* _Short problem_:
In the entries below, count every line with the string "model". State the count and nothing else.

* _Extracted material_:

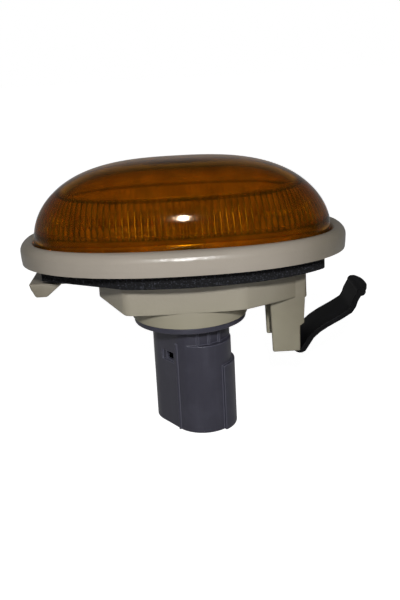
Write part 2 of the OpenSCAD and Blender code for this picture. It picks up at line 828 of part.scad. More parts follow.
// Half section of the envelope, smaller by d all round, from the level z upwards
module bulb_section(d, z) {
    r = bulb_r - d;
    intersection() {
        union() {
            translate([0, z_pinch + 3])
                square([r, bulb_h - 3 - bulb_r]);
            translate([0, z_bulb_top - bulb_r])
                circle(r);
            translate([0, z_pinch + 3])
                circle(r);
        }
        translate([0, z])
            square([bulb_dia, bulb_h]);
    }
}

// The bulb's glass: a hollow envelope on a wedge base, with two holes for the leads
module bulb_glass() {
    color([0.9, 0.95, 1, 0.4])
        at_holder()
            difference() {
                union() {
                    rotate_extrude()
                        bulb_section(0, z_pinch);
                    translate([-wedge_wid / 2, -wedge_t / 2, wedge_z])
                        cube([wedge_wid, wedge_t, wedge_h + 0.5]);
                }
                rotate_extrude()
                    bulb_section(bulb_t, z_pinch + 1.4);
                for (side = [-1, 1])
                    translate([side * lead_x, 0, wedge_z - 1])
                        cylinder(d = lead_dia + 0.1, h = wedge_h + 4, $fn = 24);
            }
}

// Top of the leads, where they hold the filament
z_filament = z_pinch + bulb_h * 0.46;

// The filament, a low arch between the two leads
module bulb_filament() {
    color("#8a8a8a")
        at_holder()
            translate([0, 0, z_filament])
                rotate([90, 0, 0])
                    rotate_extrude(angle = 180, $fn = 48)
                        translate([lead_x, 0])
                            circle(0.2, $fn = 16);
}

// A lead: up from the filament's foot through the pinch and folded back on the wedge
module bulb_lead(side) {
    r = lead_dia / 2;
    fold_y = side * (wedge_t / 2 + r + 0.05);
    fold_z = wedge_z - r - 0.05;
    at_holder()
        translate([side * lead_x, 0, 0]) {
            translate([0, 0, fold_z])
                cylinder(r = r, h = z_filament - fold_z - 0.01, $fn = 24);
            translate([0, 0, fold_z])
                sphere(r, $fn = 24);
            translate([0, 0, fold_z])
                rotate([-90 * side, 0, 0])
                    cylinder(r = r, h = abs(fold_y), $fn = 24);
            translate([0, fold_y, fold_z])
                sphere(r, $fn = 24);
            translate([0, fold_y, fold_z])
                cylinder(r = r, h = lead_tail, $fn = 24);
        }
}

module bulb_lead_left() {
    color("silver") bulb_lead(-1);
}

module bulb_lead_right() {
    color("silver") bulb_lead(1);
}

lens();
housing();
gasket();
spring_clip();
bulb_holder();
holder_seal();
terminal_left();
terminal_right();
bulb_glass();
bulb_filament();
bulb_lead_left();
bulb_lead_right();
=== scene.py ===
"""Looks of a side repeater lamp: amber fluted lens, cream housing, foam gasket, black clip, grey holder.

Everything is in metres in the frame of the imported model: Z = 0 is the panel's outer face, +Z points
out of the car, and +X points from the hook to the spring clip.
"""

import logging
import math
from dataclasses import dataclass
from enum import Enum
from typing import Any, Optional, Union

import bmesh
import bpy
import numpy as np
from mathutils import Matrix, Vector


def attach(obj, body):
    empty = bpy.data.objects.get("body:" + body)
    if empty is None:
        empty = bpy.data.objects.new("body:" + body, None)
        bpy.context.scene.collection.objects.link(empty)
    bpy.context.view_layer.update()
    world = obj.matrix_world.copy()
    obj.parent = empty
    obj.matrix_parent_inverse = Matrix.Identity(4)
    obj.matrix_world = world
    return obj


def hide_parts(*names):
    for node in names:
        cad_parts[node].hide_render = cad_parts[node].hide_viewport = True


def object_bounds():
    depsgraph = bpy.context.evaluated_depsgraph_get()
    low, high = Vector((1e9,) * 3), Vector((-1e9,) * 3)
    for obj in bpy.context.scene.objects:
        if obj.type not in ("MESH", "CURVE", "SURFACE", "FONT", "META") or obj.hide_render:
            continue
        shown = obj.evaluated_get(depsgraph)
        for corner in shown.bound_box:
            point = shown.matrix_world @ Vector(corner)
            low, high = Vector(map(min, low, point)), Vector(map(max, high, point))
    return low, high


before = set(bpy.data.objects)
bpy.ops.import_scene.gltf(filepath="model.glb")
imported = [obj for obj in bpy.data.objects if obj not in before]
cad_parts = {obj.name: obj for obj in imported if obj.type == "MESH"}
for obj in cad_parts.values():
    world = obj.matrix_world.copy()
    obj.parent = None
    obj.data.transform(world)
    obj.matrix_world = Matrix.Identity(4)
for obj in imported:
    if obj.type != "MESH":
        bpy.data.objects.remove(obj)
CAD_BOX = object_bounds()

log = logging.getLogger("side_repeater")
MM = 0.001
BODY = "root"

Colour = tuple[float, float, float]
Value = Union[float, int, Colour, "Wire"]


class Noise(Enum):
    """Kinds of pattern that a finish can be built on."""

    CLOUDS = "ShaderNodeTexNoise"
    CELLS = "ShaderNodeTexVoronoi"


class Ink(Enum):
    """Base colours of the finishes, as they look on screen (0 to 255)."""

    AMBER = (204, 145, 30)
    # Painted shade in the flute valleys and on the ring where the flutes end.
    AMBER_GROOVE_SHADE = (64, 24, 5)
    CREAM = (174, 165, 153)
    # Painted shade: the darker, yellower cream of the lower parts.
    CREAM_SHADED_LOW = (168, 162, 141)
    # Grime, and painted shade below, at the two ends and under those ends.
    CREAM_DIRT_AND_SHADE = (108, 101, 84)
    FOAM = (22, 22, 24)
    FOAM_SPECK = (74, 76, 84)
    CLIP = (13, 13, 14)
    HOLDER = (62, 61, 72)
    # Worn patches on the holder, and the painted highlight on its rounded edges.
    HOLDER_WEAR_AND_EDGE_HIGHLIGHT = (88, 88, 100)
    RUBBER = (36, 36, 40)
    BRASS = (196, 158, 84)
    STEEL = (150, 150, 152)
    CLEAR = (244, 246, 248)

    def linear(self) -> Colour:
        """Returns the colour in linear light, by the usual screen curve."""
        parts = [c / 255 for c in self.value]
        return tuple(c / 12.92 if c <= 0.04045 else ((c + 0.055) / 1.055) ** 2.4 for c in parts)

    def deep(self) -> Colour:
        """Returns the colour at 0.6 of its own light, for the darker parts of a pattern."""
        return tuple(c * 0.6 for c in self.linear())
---
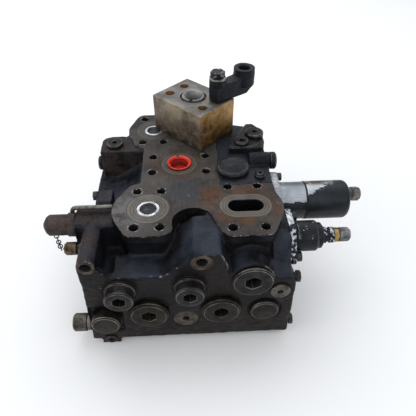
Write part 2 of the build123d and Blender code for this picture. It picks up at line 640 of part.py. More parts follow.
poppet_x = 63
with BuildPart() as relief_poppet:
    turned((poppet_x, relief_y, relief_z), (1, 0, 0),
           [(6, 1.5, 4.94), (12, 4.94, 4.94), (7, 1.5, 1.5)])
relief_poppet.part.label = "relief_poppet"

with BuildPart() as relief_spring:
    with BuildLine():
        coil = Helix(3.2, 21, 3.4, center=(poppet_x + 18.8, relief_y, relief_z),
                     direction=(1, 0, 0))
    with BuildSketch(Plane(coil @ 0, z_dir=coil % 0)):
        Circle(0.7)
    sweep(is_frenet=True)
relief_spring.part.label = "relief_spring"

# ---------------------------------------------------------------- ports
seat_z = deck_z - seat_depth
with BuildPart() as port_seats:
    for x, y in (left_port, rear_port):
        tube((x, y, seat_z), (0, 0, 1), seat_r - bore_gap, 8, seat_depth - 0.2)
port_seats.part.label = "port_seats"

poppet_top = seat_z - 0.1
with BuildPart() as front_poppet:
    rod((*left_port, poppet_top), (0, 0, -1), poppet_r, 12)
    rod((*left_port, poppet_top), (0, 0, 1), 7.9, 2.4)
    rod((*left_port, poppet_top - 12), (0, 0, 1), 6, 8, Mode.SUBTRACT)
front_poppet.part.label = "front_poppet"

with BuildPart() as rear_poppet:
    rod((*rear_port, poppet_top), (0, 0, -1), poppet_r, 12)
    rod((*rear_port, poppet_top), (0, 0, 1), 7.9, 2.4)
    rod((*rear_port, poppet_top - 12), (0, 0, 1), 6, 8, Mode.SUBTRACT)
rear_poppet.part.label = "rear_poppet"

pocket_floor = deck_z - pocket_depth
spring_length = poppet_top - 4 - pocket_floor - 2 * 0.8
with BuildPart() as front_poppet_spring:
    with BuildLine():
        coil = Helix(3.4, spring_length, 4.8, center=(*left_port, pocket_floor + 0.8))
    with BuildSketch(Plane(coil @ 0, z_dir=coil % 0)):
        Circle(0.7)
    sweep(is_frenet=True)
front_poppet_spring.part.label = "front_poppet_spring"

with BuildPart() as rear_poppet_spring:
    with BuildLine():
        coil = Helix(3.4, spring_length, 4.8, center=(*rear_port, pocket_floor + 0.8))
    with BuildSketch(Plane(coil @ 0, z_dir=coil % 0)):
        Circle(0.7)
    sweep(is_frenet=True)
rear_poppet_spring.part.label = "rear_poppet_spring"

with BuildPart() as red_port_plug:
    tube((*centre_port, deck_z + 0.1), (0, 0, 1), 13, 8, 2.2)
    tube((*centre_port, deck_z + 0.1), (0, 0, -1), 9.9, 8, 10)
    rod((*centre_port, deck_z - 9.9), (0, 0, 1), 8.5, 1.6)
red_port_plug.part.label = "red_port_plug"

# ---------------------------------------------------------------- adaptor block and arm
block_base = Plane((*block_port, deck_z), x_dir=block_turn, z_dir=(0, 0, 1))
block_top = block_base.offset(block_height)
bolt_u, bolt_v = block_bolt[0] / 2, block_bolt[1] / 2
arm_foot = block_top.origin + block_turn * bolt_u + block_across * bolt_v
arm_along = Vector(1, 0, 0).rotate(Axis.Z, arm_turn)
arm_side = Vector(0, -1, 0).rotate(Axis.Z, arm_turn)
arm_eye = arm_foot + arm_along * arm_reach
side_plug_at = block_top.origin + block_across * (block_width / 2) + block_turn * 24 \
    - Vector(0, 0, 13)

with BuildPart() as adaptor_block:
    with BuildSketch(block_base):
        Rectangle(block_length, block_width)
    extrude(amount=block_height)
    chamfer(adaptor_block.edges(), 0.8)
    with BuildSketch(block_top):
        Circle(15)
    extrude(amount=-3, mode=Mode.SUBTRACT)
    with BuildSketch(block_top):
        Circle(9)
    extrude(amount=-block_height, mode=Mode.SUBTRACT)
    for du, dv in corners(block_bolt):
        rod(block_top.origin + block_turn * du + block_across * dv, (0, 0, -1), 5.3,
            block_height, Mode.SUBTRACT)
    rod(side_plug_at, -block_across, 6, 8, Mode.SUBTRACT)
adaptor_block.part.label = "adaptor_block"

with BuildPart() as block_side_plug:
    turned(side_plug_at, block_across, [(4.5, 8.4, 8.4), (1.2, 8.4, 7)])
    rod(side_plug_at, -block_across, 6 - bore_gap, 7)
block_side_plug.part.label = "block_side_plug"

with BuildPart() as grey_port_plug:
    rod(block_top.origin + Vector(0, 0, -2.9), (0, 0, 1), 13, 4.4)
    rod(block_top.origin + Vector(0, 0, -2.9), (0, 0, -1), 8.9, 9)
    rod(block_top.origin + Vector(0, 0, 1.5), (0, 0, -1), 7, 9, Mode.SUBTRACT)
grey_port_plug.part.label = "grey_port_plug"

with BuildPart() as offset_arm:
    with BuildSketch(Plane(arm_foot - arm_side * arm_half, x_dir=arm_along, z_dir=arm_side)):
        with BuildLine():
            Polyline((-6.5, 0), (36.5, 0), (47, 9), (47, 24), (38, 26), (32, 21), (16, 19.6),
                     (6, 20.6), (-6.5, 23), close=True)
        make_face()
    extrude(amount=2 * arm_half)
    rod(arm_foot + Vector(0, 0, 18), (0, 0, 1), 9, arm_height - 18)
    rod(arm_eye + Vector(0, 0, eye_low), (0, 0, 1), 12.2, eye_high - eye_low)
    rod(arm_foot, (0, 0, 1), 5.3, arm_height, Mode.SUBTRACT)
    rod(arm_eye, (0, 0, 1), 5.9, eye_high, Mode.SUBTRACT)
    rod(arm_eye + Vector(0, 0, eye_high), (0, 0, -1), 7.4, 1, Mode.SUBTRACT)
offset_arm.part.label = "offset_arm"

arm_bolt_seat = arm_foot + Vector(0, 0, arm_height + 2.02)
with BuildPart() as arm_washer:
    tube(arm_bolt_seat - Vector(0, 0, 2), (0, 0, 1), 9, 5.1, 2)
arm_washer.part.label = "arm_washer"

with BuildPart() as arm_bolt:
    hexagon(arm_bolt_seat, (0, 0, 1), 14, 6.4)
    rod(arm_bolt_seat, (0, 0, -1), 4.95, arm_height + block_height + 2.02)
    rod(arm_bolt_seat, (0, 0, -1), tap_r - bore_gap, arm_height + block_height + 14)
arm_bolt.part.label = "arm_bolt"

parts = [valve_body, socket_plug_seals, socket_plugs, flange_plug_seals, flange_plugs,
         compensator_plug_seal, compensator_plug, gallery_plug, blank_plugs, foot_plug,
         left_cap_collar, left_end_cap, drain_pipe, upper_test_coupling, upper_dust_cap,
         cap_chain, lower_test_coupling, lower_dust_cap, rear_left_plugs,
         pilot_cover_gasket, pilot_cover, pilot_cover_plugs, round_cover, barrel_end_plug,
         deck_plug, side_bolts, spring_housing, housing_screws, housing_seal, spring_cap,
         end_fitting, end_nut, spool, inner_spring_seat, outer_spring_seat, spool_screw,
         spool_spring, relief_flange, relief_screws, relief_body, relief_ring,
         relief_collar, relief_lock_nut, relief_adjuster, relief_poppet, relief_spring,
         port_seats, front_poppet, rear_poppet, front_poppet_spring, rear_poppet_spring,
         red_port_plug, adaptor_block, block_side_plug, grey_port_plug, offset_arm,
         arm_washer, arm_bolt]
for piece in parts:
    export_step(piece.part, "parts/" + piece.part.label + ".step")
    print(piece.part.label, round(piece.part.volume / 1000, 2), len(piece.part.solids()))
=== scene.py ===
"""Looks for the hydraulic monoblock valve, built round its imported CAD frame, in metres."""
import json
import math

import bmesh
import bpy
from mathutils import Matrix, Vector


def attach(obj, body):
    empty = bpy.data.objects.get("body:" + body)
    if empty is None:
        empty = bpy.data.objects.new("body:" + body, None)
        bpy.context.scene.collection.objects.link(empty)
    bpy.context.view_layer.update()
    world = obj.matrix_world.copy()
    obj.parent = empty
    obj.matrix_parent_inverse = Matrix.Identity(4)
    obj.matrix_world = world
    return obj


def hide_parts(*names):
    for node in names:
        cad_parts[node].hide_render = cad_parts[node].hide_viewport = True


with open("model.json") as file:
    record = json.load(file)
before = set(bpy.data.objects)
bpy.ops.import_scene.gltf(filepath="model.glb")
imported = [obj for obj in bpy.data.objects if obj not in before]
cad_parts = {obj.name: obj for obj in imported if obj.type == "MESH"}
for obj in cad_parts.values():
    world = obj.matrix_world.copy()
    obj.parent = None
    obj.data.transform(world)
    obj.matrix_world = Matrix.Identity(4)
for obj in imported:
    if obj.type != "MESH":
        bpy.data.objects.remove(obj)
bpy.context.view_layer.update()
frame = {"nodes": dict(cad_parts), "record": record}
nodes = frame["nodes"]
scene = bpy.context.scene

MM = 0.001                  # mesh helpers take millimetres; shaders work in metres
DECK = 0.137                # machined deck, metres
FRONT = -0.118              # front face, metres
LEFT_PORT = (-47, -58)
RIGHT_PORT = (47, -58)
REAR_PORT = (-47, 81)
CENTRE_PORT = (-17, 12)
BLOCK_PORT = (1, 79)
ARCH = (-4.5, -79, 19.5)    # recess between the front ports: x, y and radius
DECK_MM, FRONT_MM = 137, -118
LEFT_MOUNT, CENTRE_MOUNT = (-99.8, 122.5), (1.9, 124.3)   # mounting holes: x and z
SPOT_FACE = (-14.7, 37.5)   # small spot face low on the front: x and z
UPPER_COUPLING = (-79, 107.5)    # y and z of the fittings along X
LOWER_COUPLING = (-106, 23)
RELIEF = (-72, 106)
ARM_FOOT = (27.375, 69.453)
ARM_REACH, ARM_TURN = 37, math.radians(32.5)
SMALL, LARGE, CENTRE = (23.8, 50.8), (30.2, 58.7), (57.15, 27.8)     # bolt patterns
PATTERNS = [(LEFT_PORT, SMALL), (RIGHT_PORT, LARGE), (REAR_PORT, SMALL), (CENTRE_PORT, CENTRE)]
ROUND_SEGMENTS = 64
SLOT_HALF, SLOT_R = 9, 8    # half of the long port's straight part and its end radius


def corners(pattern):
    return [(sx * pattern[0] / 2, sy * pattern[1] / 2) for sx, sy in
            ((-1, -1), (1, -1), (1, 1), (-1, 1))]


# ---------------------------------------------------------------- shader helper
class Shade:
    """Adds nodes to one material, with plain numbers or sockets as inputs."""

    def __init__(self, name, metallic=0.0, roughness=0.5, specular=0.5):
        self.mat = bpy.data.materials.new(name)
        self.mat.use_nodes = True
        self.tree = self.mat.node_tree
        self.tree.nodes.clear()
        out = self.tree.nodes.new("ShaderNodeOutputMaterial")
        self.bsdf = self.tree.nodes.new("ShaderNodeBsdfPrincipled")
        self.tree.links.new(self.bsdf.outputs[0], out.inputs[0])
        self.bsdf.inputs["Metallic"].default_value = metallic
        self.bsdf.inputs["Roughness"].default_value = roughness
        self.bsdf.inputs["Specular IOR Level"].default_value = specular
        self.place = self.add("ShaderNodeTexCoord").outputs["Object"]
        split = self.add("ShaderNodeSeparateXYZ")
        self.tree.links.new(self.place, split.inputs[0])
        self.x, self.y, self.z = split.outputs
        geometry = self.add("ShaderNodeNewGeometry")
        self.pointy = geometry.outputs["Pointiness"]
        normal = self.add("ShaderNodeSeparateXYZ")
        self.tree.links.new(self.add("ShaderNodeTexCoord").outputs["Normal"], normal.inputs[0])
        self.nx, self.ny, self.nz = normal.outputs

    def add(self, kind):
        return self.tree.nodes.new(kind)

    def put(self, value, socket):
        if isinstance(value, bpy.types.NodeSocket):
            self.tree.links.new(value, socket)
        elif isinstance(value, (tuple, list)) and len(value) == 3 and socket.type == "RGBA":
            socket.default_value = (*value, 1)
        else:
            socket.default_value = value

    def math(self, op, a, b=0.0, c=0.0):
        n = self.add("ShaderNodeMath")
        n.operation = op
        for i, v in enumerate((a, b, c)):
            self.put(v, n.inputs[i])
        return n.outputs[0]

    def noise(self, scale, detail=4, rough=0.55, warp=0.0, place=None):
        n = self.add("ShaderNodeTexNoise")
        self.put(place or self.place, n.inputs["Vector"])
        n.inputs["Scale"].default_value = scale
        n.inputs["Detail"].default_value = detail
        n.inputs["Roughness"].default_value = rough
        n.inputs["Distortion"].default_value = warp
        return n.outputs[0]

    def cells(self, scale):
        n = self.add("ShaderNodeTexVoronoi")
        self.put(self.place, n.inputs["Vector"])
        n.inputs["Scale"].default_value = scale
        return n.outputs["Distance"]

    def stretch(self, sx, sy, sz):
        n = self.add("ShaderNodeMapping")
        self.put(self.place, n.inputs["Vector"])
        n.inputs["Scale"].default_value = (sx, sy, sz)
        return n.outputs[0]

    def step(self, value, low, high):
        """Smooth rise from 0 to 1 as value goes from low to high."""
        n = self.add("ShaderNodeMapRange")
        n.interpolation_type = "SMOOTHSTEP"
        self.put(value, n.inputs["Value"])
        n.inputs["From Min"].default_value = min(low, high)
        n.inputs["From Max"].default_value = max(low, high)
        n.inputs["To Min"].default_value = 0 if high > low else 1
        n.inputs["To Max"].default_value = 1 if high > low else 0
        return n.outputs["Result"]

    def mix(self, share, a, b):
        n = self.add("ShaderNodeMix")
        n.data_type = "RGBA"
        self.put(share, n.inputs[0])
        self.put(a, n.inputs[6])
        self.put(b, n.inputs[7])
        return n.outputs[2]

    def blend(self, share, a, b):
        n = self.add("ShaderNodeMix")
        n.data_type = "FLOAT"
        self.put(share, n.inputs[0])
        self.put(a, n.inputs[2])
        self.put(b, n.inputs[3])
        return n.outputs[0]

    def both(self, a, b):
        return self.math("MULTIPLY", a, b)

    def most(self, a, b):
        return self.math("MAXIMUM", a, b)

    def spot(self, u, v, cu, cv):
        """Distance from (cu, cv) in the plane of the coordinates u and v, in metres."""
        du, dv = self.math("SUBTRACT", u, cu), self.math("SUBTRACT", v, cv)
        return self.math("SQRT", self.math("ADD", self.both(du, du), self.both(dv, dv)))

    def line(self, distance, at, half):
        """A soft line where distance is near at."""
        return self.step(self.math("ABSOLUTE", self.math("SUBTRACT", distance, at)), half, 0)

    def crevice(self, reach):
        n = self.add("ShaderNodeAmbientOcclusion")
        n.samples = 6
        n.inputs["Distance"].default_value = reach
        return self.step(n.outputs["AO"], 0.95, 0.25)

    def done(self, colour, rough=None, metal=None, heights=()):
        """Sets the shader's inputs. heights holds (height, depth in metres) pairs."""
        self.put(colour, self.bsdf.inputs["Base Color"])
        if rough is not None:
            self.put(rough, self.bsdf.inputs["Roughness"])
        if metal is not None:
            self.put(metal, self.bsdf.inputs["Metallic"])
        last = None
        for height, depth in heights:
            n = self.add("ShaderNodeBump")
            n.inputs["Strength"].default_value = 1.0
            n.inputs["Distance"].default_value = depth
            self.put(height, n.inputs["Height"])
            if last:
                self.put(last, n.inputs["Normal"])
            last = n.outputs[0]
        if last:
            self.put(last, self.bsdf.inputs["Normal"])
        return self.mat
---
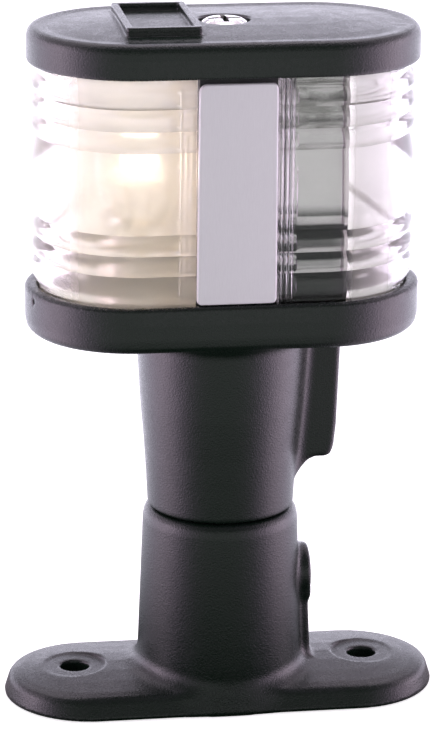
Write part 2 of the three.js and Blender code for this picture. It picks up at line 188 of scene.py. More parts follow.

* _Answer to this exercise_:
4